事情尽管复杂,温德最后还是跟她结了婚。普宁最初在美国度过的五个年头里,有时在纽约某些场合中偶尔瞥见过她一眼;他和温德夫妇同一天入了美国籍;一九四五年,他移居到温代尔,此后六年当中就没再见到她,也没通过信,不过他时不时还听到她一星半点的消息。他的朋友沙多最近(一九五一年十二月)寄给他一期精神病学杂志,里面刊载了阿尔比纳·顿克尔堡医师、埃里克·温德医师和丽莎·温德医师三人合写的一篇题为《适用于婚姻咨询的集体心理疗法》的文章。普宁过去一向由于丽莎对“psihooslinïe”(“精神愚蠢病”)深感兴趣而感到难为情,现在他原本可以满不在乎,却仍然感到一阵阵既反感而又怜悯的刺痛。埃里克和她如今在一个计划生育中心附属的研究处工作,领导他们的是那位——被善变的埃里克称之为“头头”的——和蔼而伟大的巨人贝纳德·梅乌德。在他俩这位保护人的支持下,埃里克想出一个鬼花招(不一定是他一个人的主意),诱使医院里一些比较听话的蠢病人接受一种精神治疗,参加一种像大家缝聚会那样“消除紧张”的小组,结过婚的年轻娘儿们八个人一组,轻松自在地聚在一间舒适的屋子里,相互不拘礼节地直呼教名,气氛融洽无间,几位大夫面对着她们坐在一张桌子后面,另有一名秘书不引人注目地在一旁做记录,每个人在幼时所遭受的不痛快的事就如同死尸一般浮现出来了。在这些集会中,娘儿们可以充分坦率地讨论她们在婚姻上所遇到的精神失调的问题,这不免要牵涉到她们的配偶,相互做些比较,事后那些爷儿们也被邀请来,在一个特殊的“丈夫小组”里接受访问,同样无拘无束,雪茄敬来敬去,解剖图表传来传去。

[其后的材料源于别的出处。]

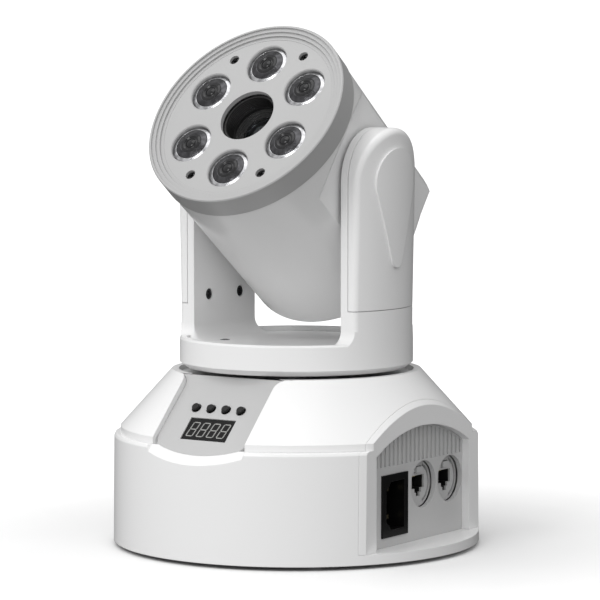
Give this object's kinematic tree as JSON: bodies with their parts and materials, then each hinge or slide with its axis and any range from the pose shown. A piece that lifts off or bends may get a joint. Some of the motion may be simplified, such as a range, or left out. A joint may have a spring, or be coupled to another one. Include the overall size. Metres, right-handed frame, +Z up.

普宁跳过一些具体的报告和病历,这里也确实没必要详谈那些欢闹的细节。光提一提下面这样一种情况也就够了:妇女小组里这位或那位娘儿们回家有了新的体会之后,已经在第三次集会时把她新发现的感觉一五一十描绘给那些尚未开窍却迷了神的姐妹们听,这场讨论顿时出现一种活跃而欢畅的气氛(“嗯,姑娘们,乔治昨天晚上——”)这还不够。埃里克·温德大夫还想制定一个允许把那些一对对的夫妇全聚到一个联合小组里共同讨论的计划。顺便提一下,听到他和丽莎吧唧着嘴说“小组”这个字眼,真叫人浑身起鸡皮疙瘩。沙多教授在写给痛苦的普宁的一封长信中断言,温德大夫甚至管一对连体的双胞胎也叫“一个小组”。这位进步的、理想主义的温德大夫确实渴望有个由连体百胞胎组成的幸福世界,结构连接的共同体,所有的民族都围绕在一个相通的肝脏周围兴建起来。“这不是别的,而是共产主义的一种缩影嘛——所有那些精神病学啊,”普宁在给沙多回信时嘟囔道,“干吗要去干扰个人的忧伤呢?人们要问,人生在世惟一真正拥有的东西,难道不是忧伤吗?”